BRIEF DESCRIPTION OF THE DRAWINGS

The present disclosure is described below with references to the accompanying drawings in which like elements are referenced with like reference numerals, and in which:



FIGS. 1A-1B are a flow diagram illustrating one embodiment of a method for implementing the present disclosure.



FIG. 2. is a an exemplary two dimensional line plot illustrating oil and water production rates as a function of cumulative time for step 114 in FIG. 1A.



FIG. 3. is an exemplary cross-plot illustrating oil saturation and upscaled relative permeability computed according to the method in FIGS. 1A-1B.



FIG. 4. is an exemplary cross-plot illustrating a comparison of upscaled relative permeability computed using the method in FIGS. 1A-1B and conventional upscaling.



FIG. 5 is a block diagram illustrating one embodiment of a computer system for implementing the present disclosure.





DETAILED DESCRIPTION OF THE PREFERRED EMBODIMENTS

The present disclosure overcomes one or more deficiencies in the prior art by providing systems and methods for automated upscaling of relative permeability using fractional flow in systems comprising disparate rock types after actual convergence of a production rate and an injection rate using a three-dimensional (3D) reservoir simulator.


In one embodiment, the present disclosure includes a method for upscaling relative permeability using fractional flow in systems comprising disparate rock types, which comprises: a) initializing a pressure buildup stage for an initialized numerical model by running the reservoir simulator for a time increment (i) corresponding to a predetermined pressure buildup time step used to run the reservoir simulator on the initialized numerical model; and ii) bounded by a maximum fluid flow rate; b) initializing a fractional fluid flow stage for a last numerical model run by running the reservoir simulator for a time increment corresponding to a predetermined fractional fluid flow time step to produce an actual production rate based on an actual injection rate; c) repeating step b) for each next fractional fluid flow stage; d) computing an upscaled absolute permeability for a system comprising disparate rock types using a computer processor and a predetermined fractional fluid flow time step for an actual production rate and an actual injection rate that have converged to within a predetermined tolerance for the fractional fluid flow stage; and e) computing an upscaled relative permeability for the system by dividing an upscaled effective permeability by the upscaled absolute permeability computed in step d).

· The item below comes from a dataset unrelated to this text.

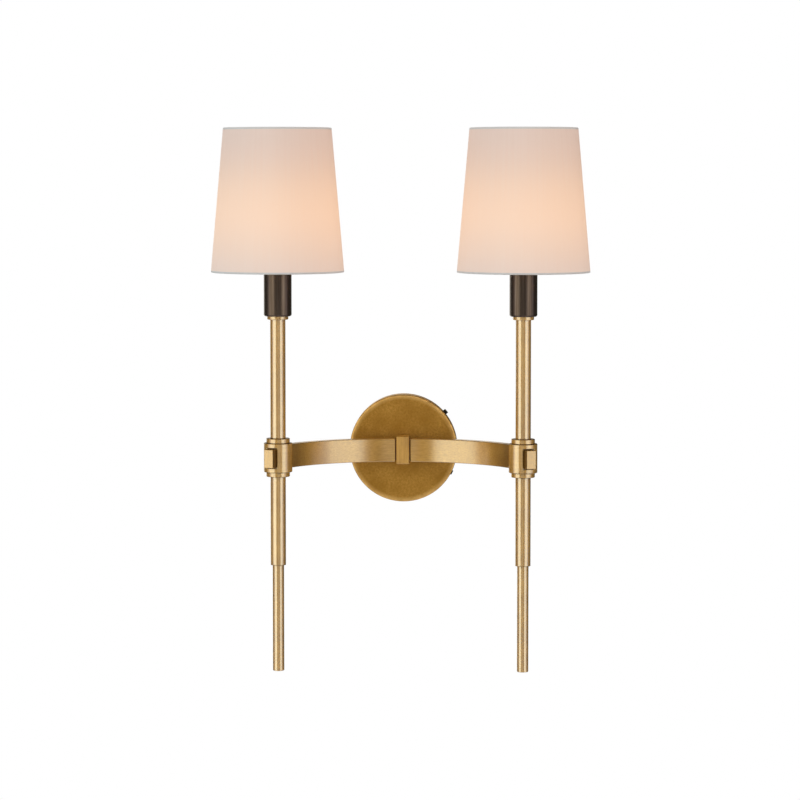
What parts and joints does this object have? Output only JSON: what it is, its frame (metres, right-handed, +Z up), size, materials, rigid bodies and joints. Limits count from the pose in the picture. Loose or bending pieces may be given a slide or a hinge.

In another embodiment, the present disclosure includes a non-transitory program carrier device tangibly carrying computer executable instructions for upscaling relative permeability using fractional flow in systems comprising disparate rock types, the instructions being executable to implement: a) initializing a pressure buildup stage for an initialized numerical model by running the reservoir simulator for a time increment (i) corresponding to a predetermined pressure buildup time step used to run the reservoir simulator on the initialized numerical model; and ii) bounded by a maximum fluid flow rate; b) initializing a fractional fluid flow stage for a last numerical model run by running the reservoir simulator for a time increment corresponding to a predetermined fractional fluid flow time step to produce an actual production rate based on an actual injection rate; c) repeating step b) for each next fractional fluid flow stage; d) computing an upscaled absolute permeability for a system comprising disparate rock types using a predetermined fractional fluid flow time step for an actual production rate and an actual injection rate that have converged to within a predetermined tolerance for the fractional fluid flow stage; and e) computing an upscaled relative permeability for the system by dividing an upscaled effective permeability by the upscaled absolute permeability computed in step d).

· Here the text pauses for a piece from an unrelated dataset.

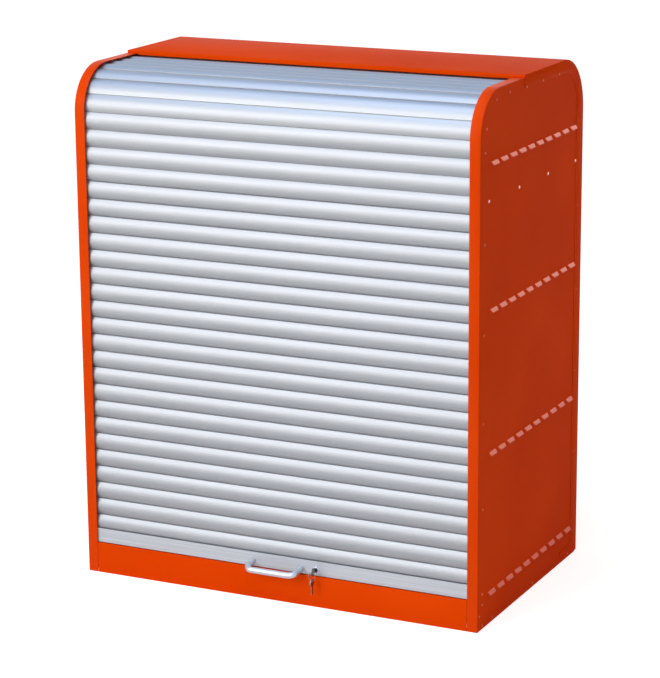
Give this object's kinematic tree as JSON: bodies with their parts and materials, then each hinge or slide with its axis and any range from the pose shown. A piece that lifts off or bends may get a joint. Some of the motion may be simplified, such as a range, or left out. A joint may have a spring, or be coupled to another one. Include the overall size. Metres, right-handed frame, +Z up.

In yet another embodiment, the present disclosure includes a non-transitory program carrier device tangibly carrying computer executable instructions for upscaling relative permeability using fractional flow in systems comprising disparate rock types, the instructions being executable to implement: a) initializing a pressure buildup stage for an initialized numerical model by running the reservoir simulator for a time increment (i) corresponding to a predetermined pressure buildup time step used to run the reservoir simulator on the initialized numerical model; and ii) bounded by a maximum fluid flow rate; b) initializing a fractional fluid flow stage for a last numerical model run by running the reservoir simulator for a time increment corresponding to a predetermined fractional fluid flow time step; c) repeating step b) for each next fractional fluid flow stage; d) computing an upscaled absolute permeability for a system comprising disparate rock types using a predetermined fractional fluid flow time step for an actual production rate and an actual injection rate that have converged to within a predetermined tolerance for the fractional fluid flow stage; e) computing an upscaled relative permeability for the system by dividing an upscaled effective permeability by the upscaled absolute permeability computed in step d); f) running the reservoir simulator on the numerical model used in step a) for another predetermined pressure buildup time step; and g) repeating step f) until the another predetermined pressure buildup time step is greater than a predetermined pressure buildup time control.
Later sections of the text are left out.